The naysayers screamed. They warned of gridlock that would make rush hour look like a leisurely stroll. But here’s the beautiful irony: the very phenomenon of induced demand, so often used to justify more asphalt, actually worked in reverse.

When the highway came down, and in its place arose the glorious Hudson River Park, something remarkable happened. The predicted traffic apocalypse never materialized. Instead, something far more subtle and profound occurred: the traffic, quite simply, disappeared.

This is a prime example of what happens when you remove a perceived “need” for something. The West Side Highway, in its very existence, induced people to drive on it. It created a direct, albeit ugly, route, and people used it. When that route was removed, a significant portion of that traffic didn’t just relocate to other streets, creating new bottlenecks. Instead, people adapted. Some found alternative transportation – bikes, subways, walking. Some changed their travel patterns, maybe even their habits. The demand for that specific highway route was, in effect, un-induced.

The transformation of the West Side Highway is nothing short of miraculous, and yet a miracle we have seen replicated again and again across the country. Where there was once a roaring river of steel and exhaust, there is now a tranquil ribbon of green, a place for recreation, contemplation, and community.

This example is echoed in Rochester’s Inner Loop Infill. It drives the progressive vision that has led to the I-81 plan in downtown Syracuse, New York, in which an urban highway will be demolished and re-imagined as part of the street grid. The West Side Highway experiment has had ripple effects that are beginning to positively impact the re-knitting of communities that were torn apart by excessive automobile infrastructure.

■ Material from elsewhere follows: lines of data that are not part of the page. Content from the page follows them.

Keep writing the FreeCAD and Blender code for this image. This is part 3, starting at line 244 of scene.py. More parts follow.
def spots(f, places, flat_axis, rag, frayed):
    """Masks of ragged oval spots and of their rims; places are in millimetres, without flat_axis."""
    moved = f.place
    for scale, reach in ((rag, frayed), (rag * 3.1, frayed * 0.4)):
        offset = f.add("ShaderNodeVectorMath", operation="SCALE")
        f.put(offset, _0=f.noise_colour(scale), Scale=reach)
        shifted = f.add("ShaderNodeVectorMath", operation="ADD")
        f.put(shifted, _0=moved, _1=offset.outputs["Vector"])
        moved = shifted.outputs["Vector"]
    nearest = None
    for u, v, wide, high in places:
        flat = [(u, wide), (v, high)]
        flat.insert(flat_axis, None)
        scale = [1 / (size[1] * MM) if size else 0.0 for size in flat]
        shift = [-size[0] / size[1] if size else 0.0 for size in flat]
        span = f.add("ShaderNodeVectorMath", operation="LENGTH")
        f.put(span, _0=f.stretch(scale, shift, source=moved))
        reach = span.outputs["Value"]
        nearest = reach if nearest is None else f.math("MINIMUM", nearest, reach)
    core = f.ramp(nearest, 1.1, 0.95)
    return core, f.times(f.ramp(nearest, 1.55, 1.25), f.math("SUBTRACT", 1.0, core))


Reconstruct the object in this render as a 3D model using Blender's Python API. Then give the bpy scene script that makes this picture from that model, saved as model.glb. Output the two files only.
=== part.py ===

None of these projects that positively benefit the livability of our cities, neighborhoods and communities happens without your knowledge, support and understanding that when we remove car-centric infrastructure and replace it with elements of the human scale, good things happen. The West Side Highway example is one that can serve as evidence for all of our communities that highway removable and substantive repurposing benefits our communities and is better and healthier for us all.